Hot news folks! In my qualification exam I proposed two ideas for extending Locality-Sensitive Hashing to general metric spaces. Readily afterwards I wrote a short paper presenting one of the ideas and early results… and guess what? It has been accepted at the SBBD2013 (Brazilian Symposium on Databases).

K-medoids LSH: a new locality sensitive hashing in general metric space
Eliezer S. Silva, Eduardo Valle

Abstract. The increasing availability of multimedia content poses a challenge for information retrieval researchers. Users want not only have access to multimedia documents, but also make sense of them – the ability of finding specific content in extremely large collections of textual and non-textual documents is paramount. At such large scales, Multimedia Information Retrieval systems must rely on the ability to perform search by similarity efficiently. However, Multimedia Documents are often represented by high-dimensional feature vectors, or by other complex representations in metric spaces. Providing efficient similarity search for that kind of data is extremely challenging.
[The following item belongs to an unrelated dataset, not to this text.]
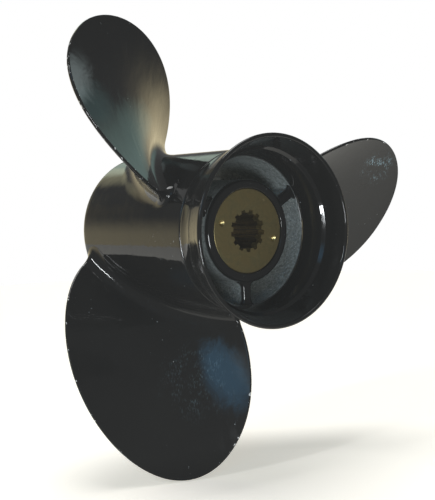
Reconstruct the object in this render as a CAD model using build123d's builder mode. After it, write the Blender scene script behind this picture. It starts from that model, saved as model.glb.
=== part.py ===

In this article, we explore one of the most cited family of solutions for similarity search, the Locality-Sensitive Hashing (LSH), which is based upon the creation of hashing functions which assign, with higher probability, the same key for data that are similar. LSH is available only for a handful distance functions, but, where available, it has been found to be extremely efficient for architectures with uniform access cost to the data. Most of existing LSH functions are restricted to vector spaces. We propose a novel LSH method for generic metric space based on K-medoids clustering. We present comparison with well established LSH methods in vector spaces and with recent competing new methods for metric spaces. Our early results show promise, but also demonstrate how challenging is to work around those difficulties.